* Start Recorded information *

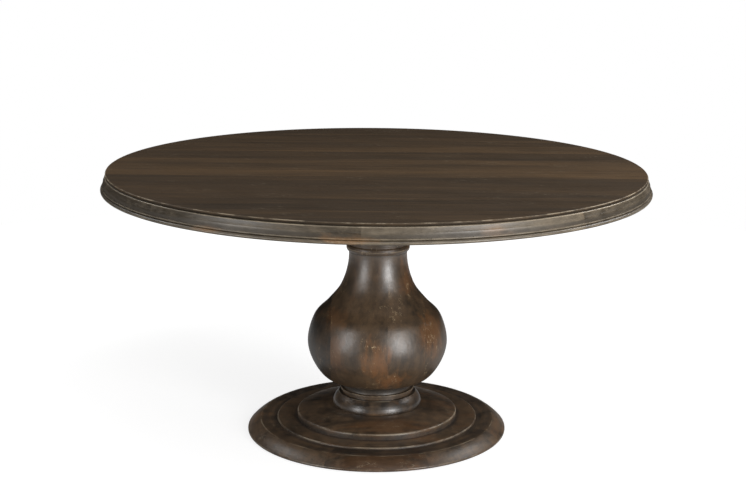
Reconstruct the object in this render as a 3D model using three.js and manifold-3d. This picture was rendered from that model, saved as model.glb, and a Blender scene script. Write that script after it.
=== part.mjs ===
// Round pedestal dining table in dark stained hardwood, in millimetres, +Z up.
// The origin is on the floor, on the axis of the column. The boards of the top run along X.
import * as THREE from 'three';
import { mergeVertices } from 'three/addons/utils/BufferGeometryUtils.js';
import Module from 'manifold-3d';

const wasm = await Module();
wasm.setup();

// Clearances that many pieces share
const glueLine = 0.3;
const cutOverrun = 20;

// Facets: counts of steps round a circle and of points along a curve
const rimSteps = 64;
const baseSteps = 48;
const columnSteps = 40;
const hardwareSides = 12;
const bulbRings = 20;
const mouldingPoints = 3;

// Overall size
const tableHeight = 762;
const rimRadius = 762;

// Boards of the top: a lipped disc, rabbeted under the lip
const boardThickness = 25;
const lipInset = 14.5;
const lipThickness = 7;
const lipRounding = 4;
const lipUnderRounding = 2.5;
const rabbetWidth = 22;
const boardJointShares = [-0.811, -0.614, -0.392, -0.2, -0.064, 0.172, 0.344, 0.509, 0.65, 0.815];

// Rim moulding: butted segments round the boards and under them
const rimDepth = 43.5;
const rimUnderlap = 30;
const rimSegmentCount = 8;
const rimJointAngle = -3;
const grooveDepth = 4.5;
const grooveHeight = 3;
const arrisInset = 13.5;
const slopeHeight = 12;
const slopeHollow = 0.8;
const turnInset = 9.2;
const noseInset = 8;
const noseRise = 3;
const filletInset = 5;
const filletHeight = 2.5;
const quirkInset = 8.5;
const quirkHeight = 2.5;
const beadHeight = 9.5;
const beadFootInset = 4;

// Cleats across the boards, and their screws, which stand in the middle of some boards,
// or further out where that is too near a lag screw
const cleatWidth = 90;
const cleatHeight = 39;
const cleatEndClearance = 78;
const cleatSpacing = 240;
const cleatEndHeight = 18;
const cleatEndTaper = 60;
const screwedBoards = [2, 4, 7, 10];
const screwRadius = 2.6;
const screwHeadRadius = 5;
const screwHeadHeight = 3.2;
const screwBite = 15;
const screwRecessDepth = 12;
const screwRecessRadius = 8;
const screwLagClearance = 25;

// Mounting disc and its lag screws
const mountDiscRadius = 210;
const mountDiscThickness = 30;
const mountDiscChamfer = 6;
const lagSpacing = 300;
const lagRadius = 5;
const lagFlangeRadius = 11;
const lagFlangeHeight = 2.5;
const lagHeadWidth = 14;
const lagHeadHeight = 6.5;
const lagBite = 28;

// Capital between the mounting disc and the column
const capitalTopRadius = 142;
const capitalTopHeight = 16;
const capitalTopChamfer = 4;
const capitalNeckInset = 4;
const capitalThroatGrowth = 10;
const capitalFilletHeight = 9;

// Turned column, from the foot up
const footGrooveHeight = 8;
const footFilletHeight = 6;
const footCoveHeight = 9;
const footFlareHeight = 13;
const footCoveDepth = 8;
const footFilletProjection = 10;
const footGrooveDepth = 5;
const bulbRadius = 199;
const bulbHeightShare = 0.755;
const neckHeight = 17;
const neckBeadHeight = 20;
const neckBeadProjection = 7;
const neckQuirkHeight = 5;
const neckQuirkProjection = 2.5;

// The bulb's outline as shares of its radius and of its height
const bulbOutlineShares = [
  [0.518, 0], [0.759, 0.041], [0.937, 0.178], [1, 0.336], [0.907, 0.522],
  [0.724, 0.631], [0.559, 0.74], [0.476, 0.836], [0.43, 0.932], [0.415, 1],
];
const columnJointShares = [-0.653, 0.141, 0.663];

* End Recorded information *

- Exercise instructions: Work out how many lines of the material above contain the word "manifold", then give only that figure.

- Output for this task: 2